Por
  • Katia Fach Gómez

Mamá Alexa

Mamá Alexa
Mamá Alexa
Pixabay

El fin de semana pasado, los padres de una amiga de mi hija nos invitaron a comer en su casa. Mientras los adultos estábamos en el salón, las dos niñas jugaban en el cuarto infantil, ubicado en el otro extremo del piso. 
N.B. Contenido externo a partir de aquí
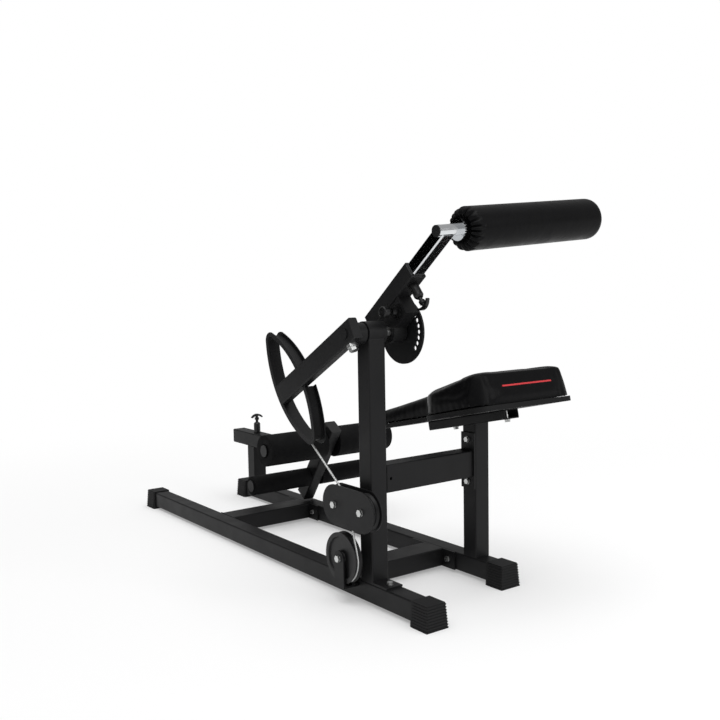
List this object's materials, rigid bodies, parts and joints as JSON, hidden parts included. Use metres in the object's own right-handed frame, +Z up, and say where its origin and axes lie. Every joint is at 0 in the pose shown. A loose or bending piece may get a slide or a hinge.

De vez en cuando, una voz femenina en off interrumpía nuestra charla en el salón, con proclamas incendiarias: ¡queremos crepes de chocolate!, ¡las mujeres no lloran, las mujeres facturan! Ante nuestro estupor inicial, el anfitrión nos aclaró que quien hablaba era Alexa, la asistente virtual de Amazon. El padre la había configurado para que reprodujera los mensajes que la niña generaba desde su habitación. Ya en nuestra casa, mi hija me enumeró las incontables virtudes de Alexa: sabe contar chistes, conoce mi música favorita, hace lo que le digo… Irónicamente le pregunté si Alexa era también una buena madre. De forma muy natural, me respondió: "Es mejor que la madre de Matilda". Efectivamente, es difícil ser peor madre que ese hiperbólico personaje de R. Dahl, al que mi hija tiene pánico. Pero me sorprendió que su mente infantil no se opusiese a que una máquina pudiera desempeñar tareas de crianza tan, hasta ahora, indiscutiblemente humanas.

La tecnología, evocando la charla de El Principito con el zorro, parece estar domesticando a nuestros hijos y generándoles nuevas necesidades. ¡Menos mal, hija mía -pensé para mí en pleno arrebato luddita-, que en nuestra casa no sabríamos ni cómo encender Alexa! Eso que te llevas por delante.